The idea of the Windtower Experience didn't come out of thin air. Wind is a major feature of the island, and the hardy islanders are used to it. At ferry crossings in high winds, the islanders don't break a sweat, and they can always make out the anxious mainlanders and foreigners.

Nearby are the ruins of Käina's stone church, which dates from around 1500 and was destroyed in World War II by a German pilot who fired down in retaliation against the Soviet sentry who had been shooting at planes out of boredom.

Käina's other hotel should have had a restaurant, but there was even less going on there than at the Lõokese. The only place to get dinner service was at the cafe of the Windtower Experience, which had a pleasant terrace and served me decent beef tartare and honey-glazed duck in a thick red-wine sauce.

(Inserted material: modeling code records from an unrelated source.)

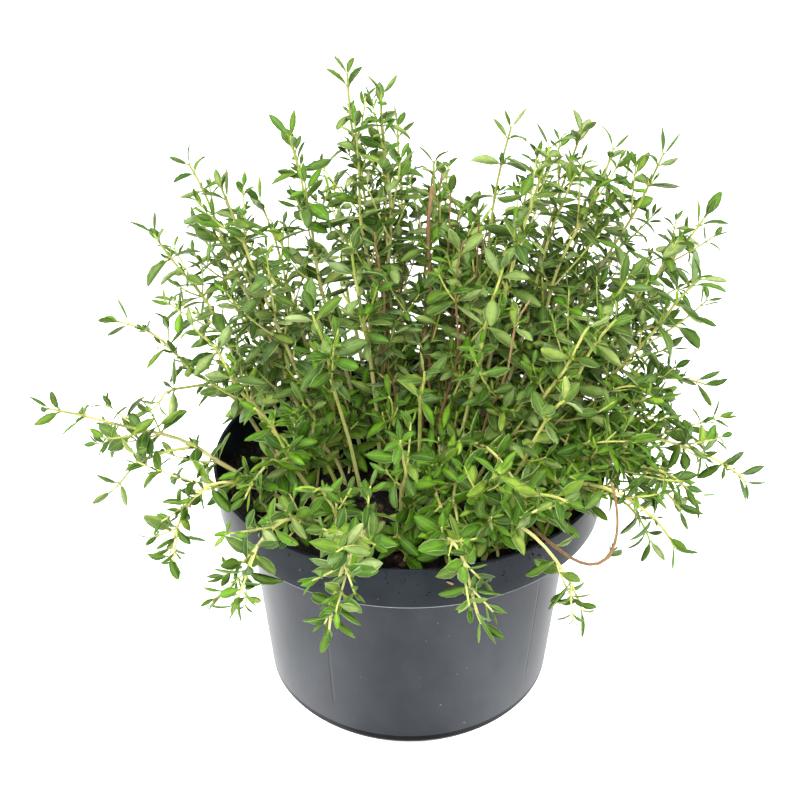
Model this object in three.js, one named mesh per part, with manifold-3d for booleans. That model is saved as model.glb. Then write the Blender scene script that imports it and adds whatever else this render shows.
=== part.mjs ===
// Potted thyme: a round nursery pot filled with soil, and leafy stems that fan out of the soil.
// Lengths are in millimetres and +Z is up. The origin is the centre of the pot's flat underside.

import * as THREE from "three";
import { mergeVertices } from "three/addons/utils/BufferGeometryUtils.js";
import Module from "manifold-3d";

const wasm = await Module();
wasm.setup();

// Pot: a tapered body with a wider collar on top of it
const potHeight = 84.9;
const rimRadius = 65; // outside of the collar at the lip
const collarFootRadius = 64; // outside of the collar at its lower edge
const collarHeight = 14.9;
const bodyTopRadius = 55.2;
const baseRadius = 49.3;
const wall = 1.1;
const floorThickness = 1.8;
const baseEdge = 1.2; // bevel where the wall meets the floor
const lipEdge = 0.35; // bevel on both edges of the lip
const collarDrop = 0.9; // how far the collar hangs below its shelf
const potSides = 48;
const drainCount = 6;
const drainRadius = 5;
const drainCircle = 33;
const drainSides = 8;

// Soil: fills the pot to a little under the rim, and falls away slightly at its edge
const soilLevel = 76;
const soilEdgeLevel = 74.4;
const soilFlatShare = 0.86; // share of the radius within which the soil is level
const soilSides = 32;
const seatGap = 0.3; // clearance between touching pieces

// Stems: square in section, sunk into the soil, and thinner towards the tip
const stemFocus = -10; // upright stems fan out from this height on the pot's axis
const rootCircle = 46; // no stem stands further out than this
const rootDepth = 9;
const rootStraight = 4.5; // straight length above the soil
const stemRootRadius = 1.1; // from the axis to a corner of the square
const stemTipRadius = 0.6;
const shootRadius = 0.75;
const shootPieces = 3;
const uprightStep = 28; // length of one straight piece of a stem
const trailingStep = 12;
const stemSides = 4;

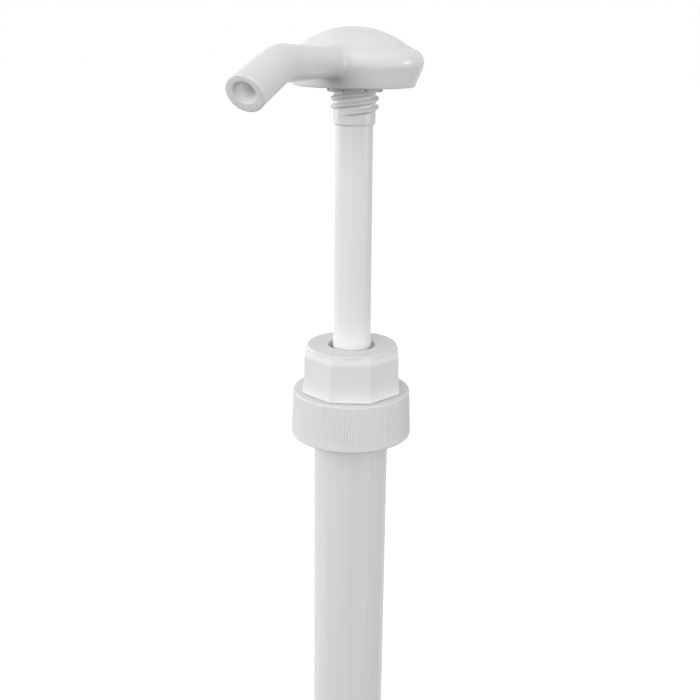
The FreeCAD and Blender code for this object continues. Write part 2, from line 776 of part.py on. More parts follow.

Douglas Wells spent his first couple of years on the island in Putkaste, just east of Käina, where his Estonian host had a modern apartment that was decked out with Finnish electronics that he acquired and fixed himself and was totally at odds with the bleak infrastructure the Soviets had left. I took a short stroll there after dinner and found Soviet-style apartment blocks -- perhaps I saw Doug's -- and the Putkaste manor house, which has received far inferior upkeep than its counterpart over at Suuremõisa.

And when I turn the lights out in my room at the Lõokese, all lights will be out at the Lõokese.